_Goal_
Return all of the data exactly as given.

□ □ □ □ □

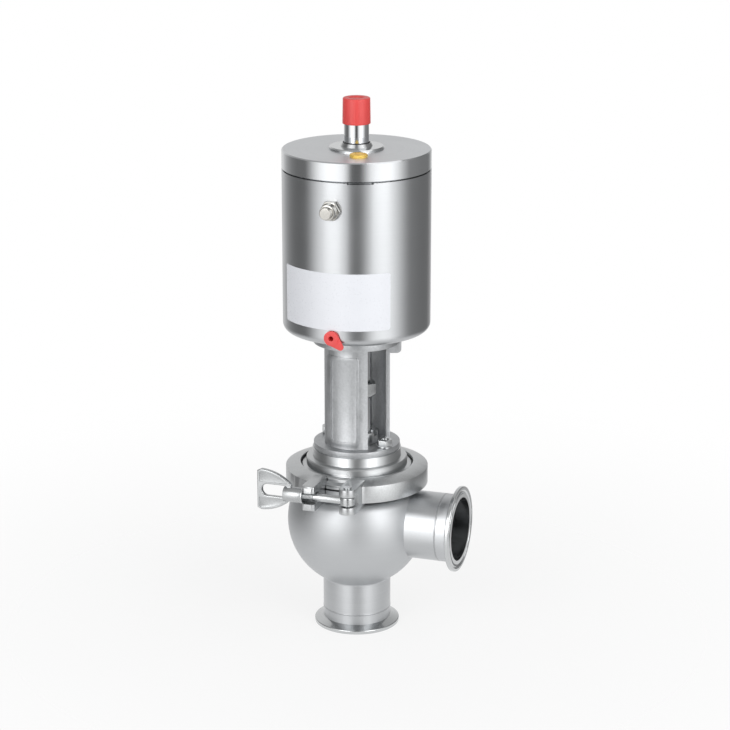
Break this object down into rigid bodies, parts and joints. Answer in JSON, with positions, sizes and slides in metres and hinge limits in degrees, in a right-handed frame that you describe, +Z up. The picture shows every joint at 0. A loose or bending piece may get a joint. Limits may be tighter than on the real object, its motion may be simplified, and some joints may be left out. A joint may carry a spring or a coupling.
{
  "type": "sanitary angle seat valve",
  "caption": "Air-operated stainless angle valve: ball-shaped body, clamp ports below and at the side, swing-bolt clamp, lantern yoke, spring-return cylinder on top.",
  "frame": {"origin": "centre of the bottom port's clamp face", "axes": "+Z up along the valve stem, +X out of the side port, -Y towards the clamp's swing bolt"},
  "size_m": [0.1364, 0.1339, 0.4023],
  "materials": {
    "body_steel": "satin, bead blasted",
    "port_steel": "polished",
    "turned_steel": "fine turned",
    "cast_steel": "investment cast, blasted",
    "cylinder_steel": "drawn tube, satin polished",
    "cover_steel": "turned and satin polished",
    "clamp_steel": "cast, tumbled",
    "rod_steel": "hard chromed and ground",
    "bolt_steel": "machined",
    "wing_steel": "cast, tumbled",
    "spring_steel": "shot peened",
    "piston_metal": "turned",
    "seal_rubber": "moulded",
    "wiper_rubber": "moulded",
    "gasket_rubber": "moulded, white",
    "bearing_plastic": "turned PTFE",
    "red_plastic": "moulded, semi-gloss",
    "bronze": "sintered, porous",
    "brass": "turned"
  },
  "bodies": {
    "valve_body": {"body_shell": "body_steel", "bottom_ferrule": "port_steel", "side_ferrule": "port_steel", "body_gasket": "gasket_rubber", "bonnet": "turned_steel", "stem_seal": "seal_rubber", "stem_bush": "bearing_plastic", "gland_nut": "turned_steel", "yoke": "cast_steel", "yoke_studs": "bolt_steel", "yoke_washers": "bolt_steel", "yoke_nuts": "bolt_steel", "actuator_cylinder": "cylinder_steel", "cylinder_screws": "bolt_steel", "rod_bush": "bearing_plastic", "rod_seal": "seal_rubber", "top_cover": "cover_steel", "cover_o_ring": "seal_rubber", "retaining_wire": "bolt_steel", "rod_guide": "turned_steel", "rod_wiper": "wiper_rubber", "breather_vent": "bronze", "upper_port_fitting": "brass", "actuator_spring": "spring_steel", "clamp_half_fixed": "clamp_steel", "clamp_hinge_pin": "bolt_steel", "bolt_pin": "bolt_steel"},
    "stem_group": {"piston_rod": "rod_steel", "piston": "piston_metal", "piston_seal": "seal_rubber", "piston_guide_ring": "bearing_plastic", "piston_nut": "bolt_steel", "lock_nut": "bolt_steel", "valve_stem": "rod_steel", "valve_plug": "turned_steel", "plug_seal": "bearing_plastic", "seal_retainer": "turned_steel", "retainer_screw": "bolt_steel"},
    "cap": {"rod_cap": "red_plastic"},
    "dust_plug": {"inlet_plug": "red_plastic"},
    "swinging_half": {"clamp_half_swinging": "clamp_steel"},
    "swing_bolt": {"eye_bolt": "bolt_steel"},
    "washer": {"nut_washer": "bolt_steel"},
    "wing": {"wing_nut": "wing_steel"}
  },
  "joints": [
    {"name": "valve_lift", "type": "slide", "parent": "valve_body", "child": "stem_group", "axis": [0, 0, 1], "range_m": [0, 0.02], "stiffness_N_per_m": 20000, "springref_m": -0.03, "deforming": ["actuator_spring"]},
    {"name": "cap_pull", "type": "slide", "parent": "stem_group", "child": "cap", "axis": [0, 0, 1], "range_m": [0, 0.018]},
    {"name": "plug_pull", "type": "slide", "parent": "valve_body", "child": "dust_plug", "axis": [0, -1, 0], "range_m": [0, 0.008]},
    {"name": "nut_travel", "type": "slide", "parent": "swing_bolt", "child": "washer", "axis": [-1, 0, 0], "range_m": [0, 0.009]},
    {"name": "nut_spin", "type": "hinge", "parent": "washer", "child": "wing", "pos_m": [-0.03, -0.063, 0.1186], "axis": [-1, 0, 0], "range_deg": [0, 3241]},
    {"name": "clamp_open", "type": "hinge", "parent": "valve_body", "child": "swinging_half", "pos_m": [0, 0.059, 0.1186], "axis": [0, 0, -1], "range_deg": [0, 4.2]},
    {"name": "bolt_swing", "type": "hinge", "parent": "valve_body", "child": "swing_bolt", "pos_m": [0.0148, -0.063, 0.1186], "axis": [0, 0, 1], "range_deg": [0, 100]}
  ],
  "couplings": [
    {"joint": "nut_spin", "follows": "nut_travel", "rad_per_m": 6283.2},
    {"joint": "clamp_open", "follows": "nut_travel", "rad_per_m": 7.9}
  ]
}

□ □ □ □ □

_Written response_
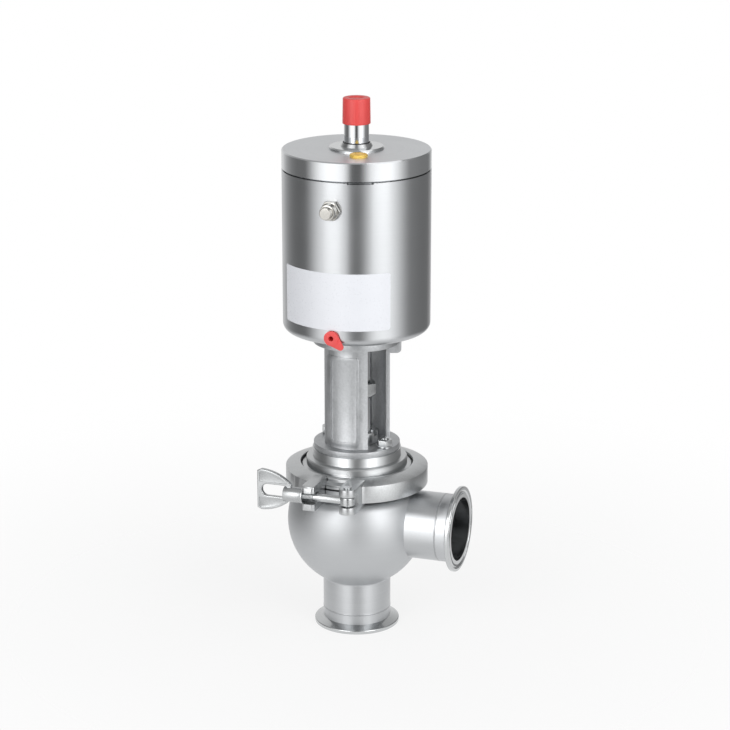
Break this object down into rigid bodies, parts and joints. Answer in JSON, with positions, sizes and slides in metres and hinge limits in degrees, in a right-handed frame that you describe, +Z up. The picture shows every joint at 0. A loose or bending piece may get a joint. Limits may be tighter than on the real object, its motion may be simplified, and some joints may be left out. A joint may carry a spring or a coupling.
{
  "type": "sanitary angle seat valve",
  "caption": "Air-operated stainless angle valve: ball-shaped body, clamp ports below and at the side, swing-bolt clamp, lantern yoke, spring-return cylinder on top.",
  "frame": {"origin": "centre of the bottom port's clamp face", "axes": "+Z up along the valve stem, +X out of the side port, -Y towards the clamp's swing bolt"},
  "size_m": [0.1364, 0.1339, 0.4023],
  "materials": {
    "body_steel": "satin, bead blasted",
    "port_steel": "polished",
    "turned_steel": "fine turned",
    "cast_steel": "investment cast, blasted",
    "cylinder_steel": "drawn tube, satin polished",
    "cover_steel": "turned and satin polished",
    "clamp_steel": "cast, tumbled",
    "rod_steel": "hard chromed and ground",
    "bolt_steel": "machined",
    "wing_steel": "cast, tumbled",
    "spring_steel": "shot peened",
    "piston_metal": "turned",
    "seal_rubber": "moulded",
    "wiper_rubber": "moulded",
    "gasket_rubber": "moulded, white",
    "bearing_plastic": "turned PTFE",
    "red_plastic": "moulded, semi-gloss",
    "bronze": "sintered, porous",
    "brass": "turned"
  },
  "bodies": {
    "valve_body": {"body_shell": "body_steel", "bottom_ferrule": "port_steel", "side_ferrule": "port_steel", "body_gasket": "gasket_rubber", "bonnet": "turned_steel", "stem_seal": "seal_rubber", "stem_bush": "bearing_plastic", "gland_nut": "turned_steel", "yoke": "cast_steel", "yoke_studs": "bolt_steel", "yoke_washers": "bolt_steel", "yoke_nuts": "bolt_steel", "actuator_cylinder": "cylinder_steel", "cylinder_screws": "bolt_steel", "rod_bush": "bearing_plastic", "rod_seal": "seal_rubber", "top_cover": "cover_steel", "cover_o_ring": "seal_rubber", "retaining_wire": "bolt_steel", "rod_guide": "turned_steel", "rod_wiper": "wiper_rubber", "breather_vent": "bronze", "upper_port_fitting": "brass", "actuator_spring": "spring_steel", "clamp_half_fixed": "clamp_steel", "clamp_hinge_pin": "bolt_steel", "bolt_pin": "bolt_steel"},
    "stem_group": {"piston_rod": "rod_steel", "piston": "piston_metal", "piston_seal": "seal_rubber", "piston_guide_ring": "bearing_plastic", "piston_nut": "bolt_steel", "lock_nut": "bolt_steel", "valve_stem": "rod_steel", "valve_plug": "turned_steel", "plug_seal": "bearing_plastic", "seal_retainer": "turned_steel", "retainer_screw": "bolt_steel"},
    "cap": {"rod_cap": "red_plastic"},
    "dust_plug": {"inlet_plug": "red_plastic"},
    "swinging_half": {"clamp_half_swinging": "clamp_steel"},
    "swing_bolt": {"eye_bolt": "bolt_steel"},
    "washer": {"nut_washer": "bolt_steel"},
    "wing": {"wing_nut": "wing_steel"}
  },
  "joints": [
    {"name": "valve_lift", "type": "slide", "parent": "valve_body", "child": "stem_group", "axis": [0, 0, 1], "range_m": [0, 0.02], "stiffness_N_per_m": 20000, "springref_m": -0.03, "deforming": ["actuator_spring"]},
    {"name": "cap_pull", "type": "slide", "parent": "stem_group", "child": "cap", "axis": [0, 0, 1], "range_m": [0, 0.018]},
    {"name": "plug_pull", "type": "slide", "parent": "valve_body", "child": "dust_plug", "axis": [0, -1, 0], "range_m": [0, 0.008]},
    {"name": "nut_travel", "type": "slide", "parent": "swing_bolt", "child": "washer", "axis": [-1, 0, 0], "range_m": [0, 0.009]},
    {"name": "nut_spin", "type": "hinge", "parent": "washer", "child": "wing", "pos_m": [-0.03, -0.063, 0.1186], "axis": [-1, 0, 0], "range_deg": [0, 3241]},
    {"name": "clamp_open", "type": "hinge", "parent": "valve_body", "child": "swinging_half", "pos_m": [0, 0.059, 0.1186], "axis": [0, 0, -1], "range_deg": [0, 4.2]},
    {"name": "bolt_swing", "type": "hinge", "parent": "valve_body", "child": "swing_bolt", "pos_m": [0.0148, -0.063, 0.1186], "axis": [0, 0, 1], "range_deg": [0, 100]}
  ],
  "couplings": [
    {"joint": "nut_spin", "follows": "nut_travel", "rad_per_m": 6283.2},
    {"joint": "clamp_open", "follows": "nut_travel", "rad_per_m": 7.9}
  ]
}